POWL Is Attractively Undervalued Compared To Its Peers
The Consensus Forward Estimates
As a result of the great insights into its near-term performance, thanks to the growing backlog and intensified capex, it is unsurprising that the consensus have raised their forward estimates with POWL expected to generate an accelerated top/ bottom-line growth at a CAGR of +14.9%/ +47.7% through FY2025.
This is compared to the original estimates of +7.7%/ +13.2% and the historical growth of +3.1%/ +11.9% between FY2016 and FY2023, respectively, with the market seemingly convinced about the company’s ability to monetize the data center end market.
POWL Valuations
Perhaps this is why the market has awarded POWL with the premium FWD P/E valuations of 17.28x, discounted compared to its 1Y mean of 20.48x though inflated compared to its 3Y mean of 10.01x.
However, when compared to its principal competitors, including ABB (OTCPK:ABBNY) at FWD P/E valuations of 24.15x, ETN at 29.90x, Schneider at 25.97x, Siemens (OTCPK:SMNEY) at 61.80x, and the sector median of 18.65x, it appears that POWL remains cheap here.
This is especially when comparing POWL’s top/ bottom-line growth projections through FY2025, to ABBNY at +4.8%/ +4%, ETN at +7.7%/ +13.3%, Schneider at +6.6%/ +14.8%, and Siemens at +7.8%/ +16.9%, respectively, with the former reasonably priced for the accelerated projected growth trend.
So, Is POWL Stock A Buy, Sell, or Hold?
POWL 1Y Stock Price
For now, POWL has already charted new heights in May 2024, before returning much of those gains to retest its previous support levels of $151s.
Based on the LTM EPS of $8.20 (+450% sequentially) and the FWD P/E valuations of 17.28x, the stock is trading not too far from our fair value estimates of $141.60.
Unfortunately, based on the consensus FY2025 adj EPS estimates of $8.99, there appears to be a minimal upside potential of +2.2% to our long-term price target of $155.30.
At the same time, POWL’s dividend investment thesis appears to be underwhelming at forward yields of 0.70%, compared to the 4Y average yields of 3.04%, the sector median of 1.47%, and the US Treasury Yields of between 4.26% and 5.36%, mostly attributed to the stock’s +156.4% rally over the past year.
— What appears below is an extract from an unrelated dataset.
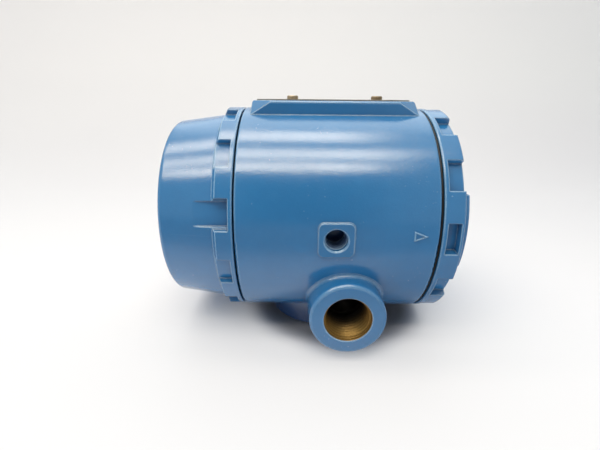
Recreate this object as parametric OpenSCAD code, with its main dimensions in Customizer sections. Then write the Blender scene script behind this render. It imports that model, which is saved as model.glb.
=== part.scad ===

As a result of the unattractive risk/ reward ratio at current levels, we prefer to prudently rate POWL as a Hold (Neutral) here.
At the same time, with the stock already displaying a head and shoulder pattern since April 2024, it appears that there may be more volatility in the near term as the wider market also pulls back and “locked in their profits” during the recent heights.
Anyone looking to add may consider doing so after a deep pullback to its previous support level of $120s for an improved margin of safety, especially given the elevated short interest of 17.1% at the time of writing.
Before that, despite the promising prospects from its cyclical oil/ gas and (prospective) data center opportunities, we do not recommend anyone to chase POWL here.